The place I was at in that moment was very much a reflection of that statement. I wondered what had my whole life really been for. Had I squandered it? Had I missed it. Was I broken? What’s really wrong with me? And on and on….I stood in that moment and fought with whether I answer the call for prayer or not. I dont know these people. Even if I did, do I trust them? Shouldnt I be grown up enough in the faith that I should be beyond these kind of things? All of the sudden I hear God say, “I’m calling you to step out so I can minister to you, Its not about the ministers up front!” A fresh reverence for God came over me. My feet somehow took me to the altar where a young man laid his hands on me and spoke these words: “I see the hand of God on your heart. He is healing your heart. I see the dead spots growing pink with new life. He’s healing the deep.” In that moment something unlocked. A flood of emotion and memories from the past began to flood through me. A deep work had begun that I didnt know if I was ready for. Over the next week God started to show me where I had placed blame, held unforgiveness, carried regrets, had not grieved, and ultimately was sick in my soul over my past. Areas of pride, arrogance, and self-righteousness began to become evident. Ugly was beginning to surface and I didnt know if I was ready. However, the depth in which God means to heal is amazing to me. Jesus means full deliverance, total healing and restoration of His Sons and Daughters.

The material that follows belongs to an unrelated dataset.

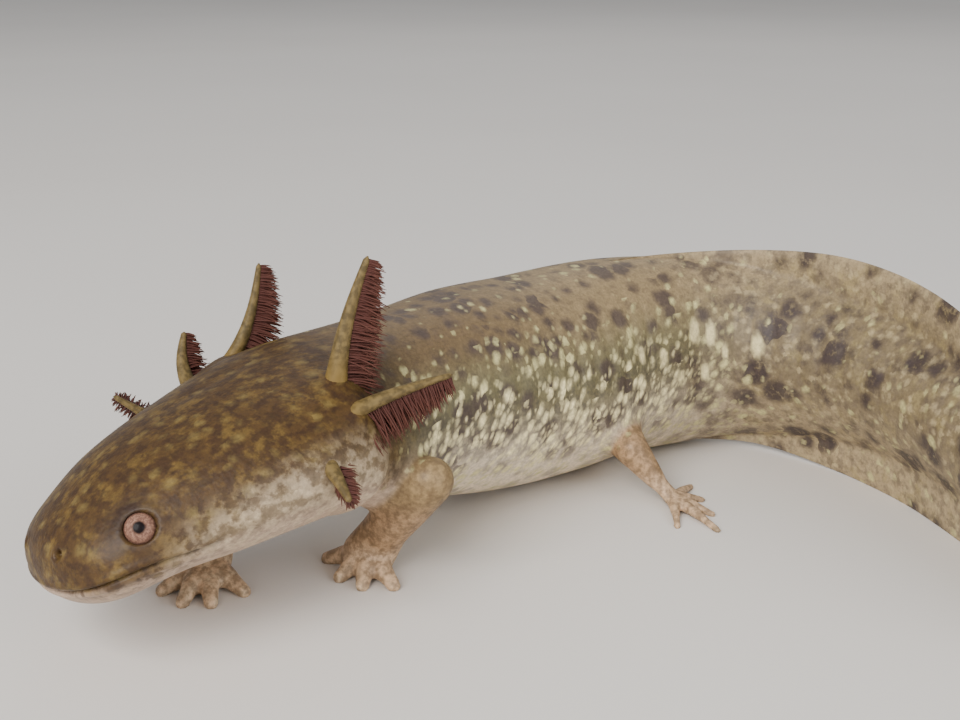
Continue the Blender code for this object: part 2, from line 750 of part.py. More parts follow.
def build():
    for old in list(bpy.data.objects):
        bpy.data.objects.remove(old)
    model = bpy.data.collections.new("andersons_salamander")
    cutters = bpy.data.collections.new("cutters")
    bpy.context.scene.collection.children.link(model)
    bpy.context.scene.collection.children.link(cutters)
    lengths, grown = body_lengths(model, cutters)
    finish_head(lengths["head"], model, cutters)
    floor = box_cutter("below_floor", FLOOR_LOW, FLOOR_HIGH, cutters)
    for leg, plan in LEGS.items():
        make_leg(leg, plan, grown, floor, model, cutters)
    for name, (root, tip, bow) in GILLS.items():
        make_gill(name, root, tip, bow, grown, model)
    for made in model.objects:
        paint(made.name, kind_of(made.name))
    centre_on_floor(model)
    for cutter in cutters.objects:
        cutter.hide_render = True
        cutter.display_type = "WIRE"


build()
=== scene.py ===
"""Looks of a gilled adult salamander, as a still life-size model.

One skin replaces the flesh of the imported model, six feathery gills and two eyes replace theirs. Shapes
are worked out in millimetres in the frame of the camera, whose floor point is the origin, and are
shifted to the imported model's place when a mesh is made.
"""

import math

import bpy
import numpy as np
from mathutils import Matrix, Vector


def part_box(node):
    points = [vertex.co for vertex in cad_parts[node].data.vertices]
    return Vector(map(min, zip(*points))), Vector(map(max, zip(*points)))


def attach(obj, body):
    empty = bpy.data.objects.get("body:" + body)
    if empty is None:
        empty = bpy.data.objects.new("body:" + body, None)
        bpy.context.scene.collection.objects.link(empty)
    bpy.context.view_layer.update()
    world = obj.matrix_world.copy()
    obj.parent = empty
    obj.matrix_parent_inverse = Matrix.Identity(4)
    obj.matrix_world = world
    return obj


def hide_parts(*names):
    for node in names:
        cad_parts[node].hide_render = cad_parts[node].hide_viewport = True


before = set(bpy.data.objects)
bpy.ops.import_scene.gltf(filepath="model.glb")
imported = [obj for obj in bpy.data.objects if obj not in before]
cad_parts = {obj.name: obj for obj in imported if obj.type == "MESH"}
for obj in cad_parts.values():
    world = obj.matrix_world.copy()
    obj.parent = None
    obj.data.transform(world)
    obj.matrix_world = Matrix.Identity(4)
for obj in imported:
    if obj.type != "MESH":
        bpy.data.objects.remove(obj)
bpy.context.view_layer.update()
MM = 0.001

# Camera: height above the floor, pitch downwards, focal length in pixels of a frame 960 pixels wide
CAMERA_HEIGHT = 75.5
CAMERA_PITCH = 18.0
FOCAL_PIXELS = 1350.0
FRAME_PIXELS = 960.0
SENSOR = 36.0

# Spine, as named places from the snout to the end of the tail: x, y and z of the section's middle
SPINE = {
    "snout": (-45.3, 125.8, 10.7),
    "eyes": (-38.7, 132.0, 13.3),
    "cheeks": (-29.8, 140.8, 15.9),
    "gills": (-21.5, 149.5, 17.8),
    "shoulders": (-11.9, 159.6, 17.4),
    "middle": (4.4, 178.2, 14.6),
    "hips": (19.6, 189.0, 14.8),
    "tail_root": (30.0, 192.3, 14.9),
    "tail_turn": (39.3, 190.6, 15.3),
    "tail_bend": (47.6, 184.2, 15.8),
    "tail_side": (56.6, 171.8, 15.6),
    "tail_edge": (61.2, 158.6, 14.5),
    "tail_thin": (64.0, 142.0, 11.2),
    "tail_end": (66.5, 124.5, 6.2),
}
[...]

This is significant. I have known this to a degree. But its very clear that God means to deep heal and deep clean His Church. There a call to allow for a stripping down of the extra things in our lives and in the Church. This stripping off of distractions and unnecessary traditions and rituals will make way for Jesus to come in a fresh measure. 2019 is about encounter with Jesus. Lifechanging, transformational, encounters with Jesus. But, will we position ourselves appropriatley. Everything is about Jesus, for Jesus, and to glorify Jesus. The thing about that kind of closeness with Jesus is the nakedness that you feel. Like you are literally being x-rayed by conviction, truth, righteousness, and a measure of God that exposes everything. Is that a super fun place? Of course not. Its super uncomfortable and carries a weight of fear. Its the fear that I will be seen for who I really am. I’m finding there is no place I would rather be. The Father knows best. His intention is to strip me down to a place that I can magnify Him. Where my giftings, my character, my words and actions glorify Him. Where my life will make Jesus famous!
The question and the challenge at the beginning of 2019 is encapsulated in this scripture:
“For whoever wants to save their life will lose it, but whoever loses their life for my sake will find it. What good will it be for someone to gain the whole world, yet forfeit their soul!” – Matthew 16:26
I will follow up next time with the second encounter in detail. Together they are all profoud. I know this, that Jesus is about to do something truly amazing throughout the Church, because He means to do something amazing throughout the earth! Will you allow for Jesus to come and encounter you in the deep?